Les premières plaintes sous l'empire du RGPD

Dès les 25 et 28 mai dernier, la Commission avait "reçu des plaintes collectives de l’association None Of Your Business (« NOYB ») et de l’association La Quadrature du Net (« LQDN »)", cette dernière était mandatée par près de 10 000 personnes pour saisir la CNIL.

Nous passerons sur les détails de la procédure, résumés dans le communiqué signalé ci-dessus et détaillés dans la délibération fleuve de la formation restreinte publiée depuis le 22 janvier sur Légifrance.

Relevons les manquements constatés par la formation restreinte :

  • Un manquement aux obligations de transparence et d’information ;
  • Un manquement à l’obligation de disposer d’une base légale pour les traitements de personnalisation de la publicité.

Nous renvoyons pour plus de détails au communiqué de la Cnil cité plus haut, ou – pour les juristes acharnés – au texte intégral de la très longue délibération de la formation signalée ci-dessus, sur Légifrance ; on a rarement vu une décision aussi longue (près de 80 000 signes, soit 20 à 30 pages, selon la mise en page et la taille du texte).

La Cnil a donc condamné Google LLC à une sanction pécuniaire de 50 millions d'euros. Et elle a décidé de rendre publique la décision immédiatement.

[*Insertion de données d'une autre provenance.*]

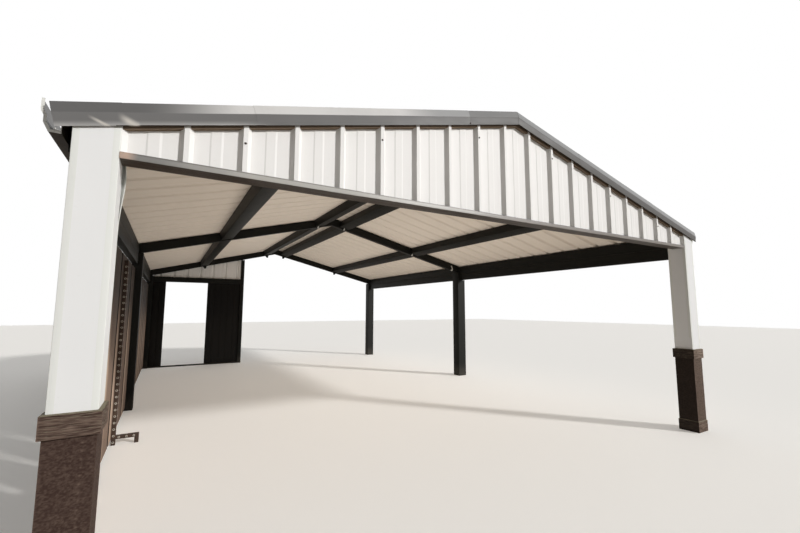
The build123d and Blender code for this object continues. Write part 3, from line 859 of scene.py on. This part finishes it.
# Front columns: steel posts wrapped in white flat sheet, a folded angle closing each of the four corners;
# the angle at the left column's back inner corner has been pushed out below the header
angle_leg, angle_skin, angle_bend, angle_gap = 0.030, 0.0014, 0.003, 0.004
angle_steps, angle_wave, waves_per_metre = 70, 0.0010, 3.0
bow_out, bow_level, bow_spread = 0.020, 2.15, 0.16
column_white, column_soil, angle_white = tint(240, 240, 239), tint(206, 206, 198), tint(236, 237, 232)
column_paint = painted("column_paint", column_white, column_soil, cover=0.12, size=1.4, rough=0.45,
                       shine=0.2, dent=0.006, dent_size=2.4, splash=1.10)
angle_paint = painted("angle_paint", angle_white, column_soil, cover=0.25, size=2.0, runs=0.3,
                      shine=0.2, dent=0.004, dent_size=4.0, splash=1.10)
for side, label in sides:
    lo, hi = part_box("column_front_" + label)
    dress("column_front_" + label, column_paint)
    angles = []
    for x, to_x in ((lo[0], 1.0), (hi[0], -1.0)):
        for y, to_y in ((lo[1], 1.0), (hi[1], -1.0)):
            top = ridge_under - slope * abs(x) - angle_gap - slope * angle_leg * (to_x * side > 0)
            z = np.linspace(lo[2] + 0.001, top, angle_steps)
            line = np.array([[angle_leg * to_x, -air * to_y], [-air * to_x, -air * to_y],
                             [-air * to_x, angle_leg * to_y]])
            pushed = bow_out if side == to_x == to_y == -1.0 else 0.0
            bow = pushed * np.exp(-((z - bow_level) / bow_spread) ** 2)
            wave = angle_wave * (value_noise(z * waves_per_metre, 0 * z + 9.0 * x, 21) - 0.5)
            outline = folded(rolled(line, angle_bend, steps=3), angle_skin * to_x * to_y)
            angles.append(carried(outline, row(x + bow + wave * to_x, y, z), to_right, to_back))
    piece("column_angles_" + label, angles, angle_paint, crease=0.5)

# Base wraps: rough-sawn brown boards round each column foot, mitred, with a chamfered cap board and a
# skirting board; the grain stands out in long level ridges, paler where it has worn
body_out, cap_out, skirt_out, cap_high, skirt_high = 0.005, 0.020, 0.012, 0.110, 0.130
side_steps, corner_part, millimetres = 56, 0.06, 1000.0
drift_by, drift_long, drift_tall, fine_long, fine_tall = 9.0, 60.0, 40.0, 2.3, 1.7
coarse_share, fine_share, steep, sunk, level_grain, corner_worn = 0.6, 0.4, 1.5, 0.25, 0.6, 0.30
knot_pitch, knot_at, knot_narrow, knot_flat = 37.0, 0.46, 420.0, 68.0
wood_dark, wood_pale = tint(60, 44, 38), tint(142, 122, 108)
# The right wrap's colours are lighter, painted sunlight, and its -X side gets painted shade in a dark stain
# colour
right_dark_sunlit, right_pale_sunlit = tint(76, 60, 50), tint(170, 150, 134)
wood_moss, wood_shade_stain = tint(134, 128, 108), tint(22, 17, 14)
edge_cut, edge_from, edge_to, foot_cut = 0.007, 0.009, 0.006, 0.0015
quarter_turn = np.array([[0.0, 1.0], [-1.0, 0.0]])


def wrap(half, z, chamfers, raise_by, strand, contrast, knotty, seed):
    """Square wrap: rings round the column at each level, pushed out by noise stretched along the strands."""
    t = np.linspace(-1.0, 1.0, side_steps, endpoint=False)
    turns = [np.linalg.matrix_power(quarter_turn, k) for k in range(4)]
    ring, way = (np.concatenate([np.stack([x, -np.ones_like(t)], 1) @ turn for turn in turns])
                 for x in (t, 0 * t))
    u = np.concatenate([t + 3.0 * k for k in range(4)]) * half * millimetres
    edge = np.clip((1.0 - np.abs(np.concatenate([t] * 4))) / corner_part, 0.0, 1.0)
    grid_u, grid_z = np.meshgrid(u, z * millimetres)
    drift = drift_by * value_noise(grid_u / drift_long + 40.0, grid_z / drift_tall + 5.0, seed)
    on, high = grid_u / strand[0], (grid_z + drift) / strand[1]
    coarse = value_noise(on + 50.0, high + 9.0, seed + 1)
    fine = value_noise(on * fine_long + 60.0, high * fine_tall + 2.0, seed + 2)
    raised = np.clip(steep * (coarse_share * coarse + fine_share * fine) - sunk, 0.0, 1.0)
    knots = (grid_u / half / millimetres - knot_at) ** 2 * knot_narrow
    knots = knots + (grid_z % knot_pitch / knot_pitch - 0.5) ** 2 * knot_flat
    raised = np.clip(raised * contrast + knotty * np.exp(-knots), 0.0, 1.0)
    push = raise_by * (raised - level_grain) * edge
    shrink = half - np.asarray(chamfers)[:, None]
    points = np.empty((len(z), len(u), 3))
    points[..., :2] = ring[None] * shrink[..., None] + way[None] * push[..., None]
    points[..., 2] = z[:, None]
    return points, np.clip(raised + corner_worn * contrast * (1.0 - edge), 0.0, 1.0)


def wood(name, dark, pale, stain_and_shade):
    """Stained board: dark to pale by the raised grain, moss on top, and painted shade on the -X side by a
    share.
    """
    material, shader, place = finish(name, rough=0.7, shine=0.15)
    grain = node(place.id_data, "ShaderNodeAttribute", attribute_name="raised").outputs["Fac"]
    tone = placed(patches, place, Scale=5.0, Cover=0.5, Soft=0.6)
    fibre = placed(patches, place, Stretch=(1.0, 1.0, 7.0), Scale=60.0, Cover=0.5, Soft=0.4)
    turned = placed(facing, place)
    worn = times(ramp(grain, 0.10, 1.12, smooth=False), scaled(fibre["Cloud"], by=0.8, plus=0.45))
    base = over(dark, pale, worn)
    base = over(base, pale, tone["Mask"], 0.12)
    # painted shade on the -X side, by the given share
    base = over(base, wood_shade_stain, ramp(axes(own_normal(place))["X"], -0.5, -0.85), stain_and_shade)
    base = over(base, wood_moss, turned["Up"], 0.75)
    fed(shader, Base_Color=base, Roughness=scaled(fibre["Cloud"], by=0.3, plus=0.5),
        Normal=relief(fibre["Cloud"], depth=0.0025, strength=0.7))
    return material


base_woods = {-1.0: wood("base_wood_left", wood_dark, wood_pale, stain_and_shade=0.0),
              1.0: wood("base_wood_right", right_dark_sunlit, right_pale_sunlit, stain_and_shade=0.8)}
for side, label in sides:
    lo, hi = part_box("column_front_" + label)
    middle = row((lo[0] + hi[0]) / 2, (lo[1] + hi[1]) / 2, 0.0)
    half = (hi[0] - lo[0]) / 2
    cap_low = lo[2] - cap_high
    shells, grains = [], []
    for out, start, stop, step, raise_by, strand, contrast, knotty, seed in (
            (body_out, 0.0, cap_low, 0.0036, 0.0012, (8.5, 5.0), 0.40, 0.40, 31),
            (cap_out, cap_low, lo[2], 0.0020, 0.0034, (62.0, 3.6), 0.9, 0.0, 41),
            (skirt_out, 0.0, skirt_high, 0.0030, 0.0022, (40.0, 6.5), 0.6, 0.0, 51)):
        z = np.linspace(start, stop, int((stop - start) / step))
        chamfers = np.zeros_like(z)
        if out != body_out:
            z = np.append(z[:-1], [stop - edge_to, stop])
            z[-3] = stop - edge_from
            chamfers = np.append(chamfers, edge_cut)
            chamfers[0] = foot_cut
        points, grain = wrap(half + out - 0.001, z, chamfers, raise_by, strand, contrast, knotty,
                             seed + (7 if side > 0 else 0))
        shells.append(((points + middle).reshape(-1, 3), wrapped(*points.shape[:2])))
        grains.append(grain.ravel())
    made = piece("base_wrap_" + label, shells, base_woods[side], ("base_front_" + label,),
                 crease=0.9)
    raised = made.data.attributes.new("raised", "FLOAT", "POINT")
    raised.data.foreach_set("value", np.concatenate(grains).astype(np.float32))

# Left screens: wide brown boards with open joints on two outer rails, nailed through; painted shade
# darkens the boards beside the joints and on their sawn ends, the darker stain high up is partly painted
# shade of the roof, and low down a pale band beside each joint is painted sunlight on the board edges
screen_brown, screen_worn, screen_fresh_and_shaded = tint(98, 80, 70), tint(152, 130, 114), tint(40, 35, 31)
screen_painted_sunlight, joint_painted_shade = tint(196, 172, 152), tint(14, 12, 11)
board_width, board_joint, post_part = 0.60, 0.07, 0.040
nail_in, nail_row, nail_stagger, rail_low, rail_high = 0.035, 5, 0.018, 0.2445, 0.1555
# How much of the worn tone comes from each cause, then the parts of a board's pitch, the heights
# and the turn at which each tone begins and is full
fibre_share, blotch_share, board_share, edge_share, joint_share = 0.55, 0.35, 0.35, 0.75, 0.9
beside_joint, beside_edge, stain_and_shade_heights, sawn_face = (0.86, 0.91), (0.36, 0.20), (1.0, 1.9), (0.7, 0.95)


def dot(first, second):
    """How far one vector reaches along another."""
    made = node(first.id_data, "ShaderNodeVectorMath", {0: first, 1: second}, operation="DOT_PRODUCT")
    return made.outputs["Value"]


boards, taken, given = effect("boards", {"Place": None, "Across": None, "Start": 0.0, "Pitch": 1.0},
                              ("Joint", "Edge", "Board"))
way = dot(taken["Place"], taken["Across"])
count = maths("DIVIDE", maths("SUBTRACT", way, taken["Start"]), taken["Pitch"])
part = maths("FRACT", count)
tone = node(boards, "ShaderNodeTexWhiteNoise", {"W": maths("FLOOR", count)}, noise_dimensions="1D")
fed(given, Joint=ramp(part, *beside_joint), Edge=ramp(part, *beside_edge), Board=tone.outputs["Value"])


def stained(name, colour, worn, fresh_and_shaded, edge, across, start, pitch, rough=0.62):
    """Upright stained boards: grain, a tone each, painted shade by the joints, darker stain high up that is
    partly painted shade, a painted sunlit band low down.
    """
    material, shader, place = finish(name, rough, shine=0.15)
    fibre = placed(patches, place, Stretch=(9.0, 9.0, 0.7), Scale=6.0, Cover=0.6, Soft=0.5)
    blotch = placed(patches, place, Stretch=(1.0, 1.0, 0.5), Scale=3.0, Cover=0.5, Soft=0.4)
    split = placed(boards, place, Across=across, Start=start, Pitch=pitch)
    amount = times(fibre["Cloud"], fibre_share)
    amount = scaled(blotch["Mask"], blotch_share, amount)
    amount = scaled(split["Board"], board_share, amount)
    # high up the boards take the darker colour, partly painted shade of the roof, and wear less
    stain_and_shade = ramp(scaled(fibre["Cloud"], by=0.4, plus=axes(place)["Z"]), *stain_and_shade_heights)
    amount = times(maths("MINIMUM", amount, 1.0), scaled(stain_and_shade, by=-0.8, plus=1.0))
    base = over(over(colour, fresh_and_shaded, stain_and_shade), worn, amount)
    # painted sunlight on the band beside each joint, low down only
    base = over(base, edge, split["Edge"], rest_of(stain_and_shade), edge_share)
    # painted shade beside the joints and on the sawn ends
    sawn = ramp(maths("ABSOLUTE", dot(own_normal(place), across)), *sawn_face)
    base = over(base, joint_painted_shade, maths("MAXIMUM", split["Joint"], sawn), joint_share)
    fed(shader, Base_Color=base, Roughness=scaled(fibre["Cloud"], by=0.25, plus=rough - 0.1),
        Normal=relief(fibre["Cloud"], depth=0.004))
    return material


def nails(centres, axis):
    """Round nail heads, slightly domed."""
    return [studs(centres, axis, [(0.0045, -0.001), (0.0045, 0.0006), (0.003, 0.0014)], sides=8)]


nail_steel = painted("nail_steel", tint(52, 44, 38), tint(120, 84, 60), cover=0.5, size=60.0, rough=0.5,
                     metal=0.3, dent=0.0003)
heads = []
screen_levels = (rail_low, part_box("screen_rear")[1][2] - rail_high)
for name, post in (("screen_front", post_part), ("screen_rear", 0.0)):
    lo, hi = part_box(name)
    first, count = lo[1] + post, round((hi[1] - lo[1] - post) / (board_width + board_joint))
    step = (hi[1] - first) / count
    stain = stained("stain_" + name, screen_brown, screen_worn, screen_fresh_and_shaded, screen_painted_sunlight, tuple(to_back),
                    first, step)
    softened(name, 0.003, stain, shortest=0.4)
    across = board_joint / 2 + np.linspace(nail_in, step - board_joint - nail_in, nail_row)
    y = (first + step * np.arange(count)[:, None] + across).ravel()
    high = nail_stagger * np.where(np.arange(len(y)) % 2, 1.0, -1.0)
    for level in screen_levels:
        heads += nails(row(hi[0], y, level + high), to_right)
piece("screen_nails", heads, nail_steel)

# Punched steel upright and its foot: square tube with a row of holes in every face, brown from weather,
# bright zinc round the punched edges
hole_pitch, hole_radius, rim_flat, rim_foot = 0.0675, 0.0068, 0.0036, 0.0040
foot_middle, foot_top, foot_clear, first_hole, last_hole = 0.08, 0.10, 0.11, 0.03, 0.02
upright_paint = painted("upright_paint", tint(72, 58, 50), tint(112, 92, 76), cover=0.5, size=14.0, runs=0.3,
                        rough=0.5, metal=0.3, dent=0.001, dent_size=20.0)
zinc_edge = painted("zinc_edge", tint(216, 208, 194), tint(160, 140, 120), cover=0.4, size=60.0,
                    metal=0.1, dent=0.0003)
# Each hole is a near-black disc inside its rim: painted shade standing for the dark inside of the tube
hole_shade_disc = painted("hole_shade_disc", tint(12, 11, 10), tint(30, 26, 22), cover=0.4, size=80.0, rough=0.9,
                     dent=0.0002)
softened("upright_foot", 0.003, upright_paint, shortest=0.05)
lo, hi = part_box("upright_foot")
tube = hi[1] - lo[1]
stem = np.arange(first_hole, hi[2] - last_hole, hole_pitch)
bar = np.arange(lo[0] + tube + first_hole, hi[0] - last_hole, hole_pitch)
mid_x, mid_y = lo[0] + tube / 2, lo[1] + tube / 2
rims, holes = [], []
for centres, axis in ((row(lo[0] + tube, mid_y, stem[stem > foot_clear]), to_right),
                      (row(mid_x, lo[1], stem), -to_back), (row(mid_x, hi[1], stem), to_back),
                      (row(bar, lo[1], foot_middle), -to_back), (row(bar, hi[1], foot_middle), to_back),
                      (row(bar[:-1], mid_y, foot_top), to_top)):
    rims.append(studs(centres, axis, [(hole_radius + rim_foot, -0.001), (hole_radius + rim_flat, 0.0007),
                                      (hole_radius, 0.0007), (hole_radius - 0.0006, 0.0001)]))
    holes.append(studs(centres, axis, [(hole_radius - 0.0004, -0.001), (hole_radius - 0.0004, 0.0003)]))
piece("upright_rims", rims, zinc_edge)
piece("upright_holes", holes, hole_shade_disc)

# Rear wall: near-black boards either side of the doorway between header and sill, nailed at both ends
# and in the middle; the finish has no joints of its own here, so its pitch is longer than the wall
rear_black, rear_worn = tint(19, 18, 17), tint(38, 36, 33)
rear_start, rear_pitch, rear_board, rear_nail_in = -20.0, 40.0, 0.150, 0.04
rear_stain = stained("rear_stain", rear_black, rear_worn, rear_black, rear_worn, tuple(to_right), rear_start,
                     rear_pitch, rough=0.6)
heads = []
for name in ("panel_rear_left", "panel_rear_right"):
    softened(name, 0.002, rear_stain, shortest=0.4)
    lo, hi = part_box(name)
    count = max(1, round((hi[0] - lo[0]) / rear_board))
    x = lo[0] + (hi[0] - lo[0]) / count * (np.arange(count)[:, None] + np.array([0.25, 0.75])).ravel()
    for level in (lo[2] + rear_nail_in, (lo[2] + hi[2]) / 2, hi[2] - rear_nail_in):
        heads += nails(row(x, lo[1], level), -to_back) + nails(row(x, hi[1], level), to_back)
piece("rear_nails", heads, nail_steel)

Une première sanction sur la base de l'article 83 du RGPD

La grande nouveauté de cette décision est que, pour la première fois, on sort des sanctions pécuniaires maximum qui avaient été récemment mises en place dans la loi du 6 janvier 1978 et déjà utilisées par la Cnil (notamment 150 000 €, déjà à l'encontre de Google – notre actualité du 16 janvier 2014) pour passer à des montants qui sont un des motifs de célébrité du RGPD : un maximum de 10, voire 20 millions d'euros selon les cas, ou 2, voire 4% du chiffre d'affaires mondial d'une entreprise (article 83).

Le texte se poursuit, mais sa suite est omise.